The political and class issues involved in the Gaza genocide and the attacks on academic freedom have not been and will not be resolved with the swapping of a university leadership that has no doubt been negotiated at the highest levels of the state and the Democratic Party.
Interim President Dr. Armstrong has already poured praise on Shafik, as well as former Columbia President Bollinger—who was also widely hated, especially by grad students—saying, “I assume this role able to stand on the shoulders of our two most recent presidents, Minouche Shafik and Lee C. Bollinger, whose dedication to Columbia is boundless, and I take comfort in knowing they will be available to me and to Columbia going forward.”
The celebration of Shafik’s resignation by the fascist Republicans like Stefanik is a strong indicator that, behind the scenes, their campaign played the central role in forcing Shafik’s ouster. In fact, all of the recent resignations of university presidents have only served to bolster the far right. as well as the role of the military in dictating university affairs. Harvard’s new President Alan Garber appointed Vice President Jennifer O’Connor, who served as the US Department of Defense’s general counsel and “Vice President of technology and information law and policy” at major defense contractor Northrop Grumman. Northrop Grumman is deeply implicated in the ethnic cleansing and genocide in Gaza, manufacturing weapons for the Israeli military.
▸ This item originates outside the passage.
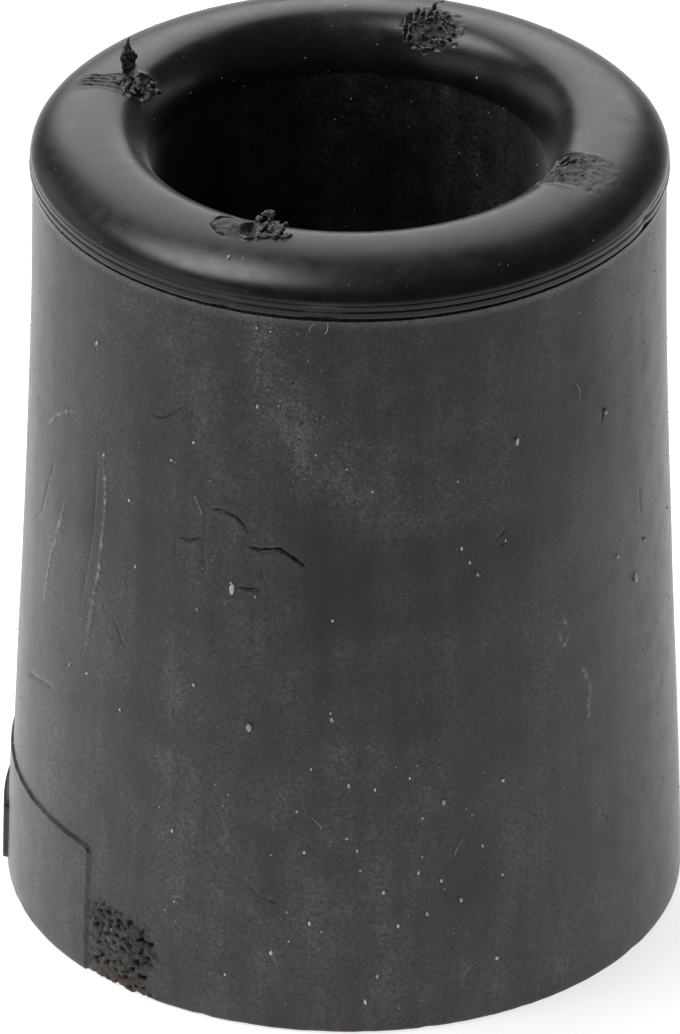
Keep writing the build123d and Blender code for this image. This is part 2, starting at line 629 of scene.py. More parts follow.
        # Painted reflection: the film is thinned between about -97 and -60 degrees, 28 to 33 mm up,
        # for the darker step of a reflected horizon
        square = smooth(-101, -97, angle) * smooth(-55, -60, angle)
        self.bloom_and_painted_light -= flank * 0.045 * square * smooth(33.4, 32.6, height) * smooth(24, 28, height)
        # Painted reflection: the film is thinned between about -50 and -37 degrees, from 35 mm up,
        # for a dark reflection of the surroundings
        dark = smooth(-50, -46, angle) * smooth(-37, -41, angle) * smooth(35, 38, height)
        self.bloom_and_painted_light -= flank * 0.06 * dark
        foot = smooth(2.4, 0.0, height) * (self.run > -0.3) * (self.run < OUTSIDE_RUN)
        patchy = np.clip(0.55 + 0.8 * patches, 0, 1)
        self.soil += 0.55 * foot * patchy
        low = bell(height - 9, 8.5) * bell(arc_gap(-84, angle), 26)
        clusters = np.maximum(noise_at(self.place, 1.7, 36.0), 0) * 2.2
        clear = smooth(0.35, 0.5, height)
        thick = 0.03 + 1.3 * band + 0.10 * np.maximum(clouds, 0)
        self.powder = clear * (flank * thick + 0.03 * lip)
        self.crumbs = clear * (flank * (0.08 + 0.5 * band + low) * (0.25 + clusters) + 0.07 * lip)
        start, end, bottom, top, _ = BAR
        on_bar = (np.abs(arc_gap((start + end) / 2, angle)) < (end - start) / 2) & upward
        on_bar &= (height > bottom) & (height < top)
        self.bloom_and_painted_light = np.where(on_bar, 0.1 * self.bloom_and_painted_light, self.bloom_and_painted_light)
        for name in ("bloom_and_painted_light", "soil", "powder", "crumbs"):
            setattr(self, name, np.clip(getattr(self, name), 0, 1))


# ---------------------------------------------------------------- gates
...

As the International Youth and Students for Social Equality (IYSSE) in New York City has stated, the way forward against the genocide and the state-led repression on campuses requires an understanding that students are faced with a struggle not just on this or that campus, but against the entire ruling class and a social system. Students can only undertake such a struggle through a turn outward, toward the working class, and a complete break from the politics of pressuring the Democratic Party and university administrations.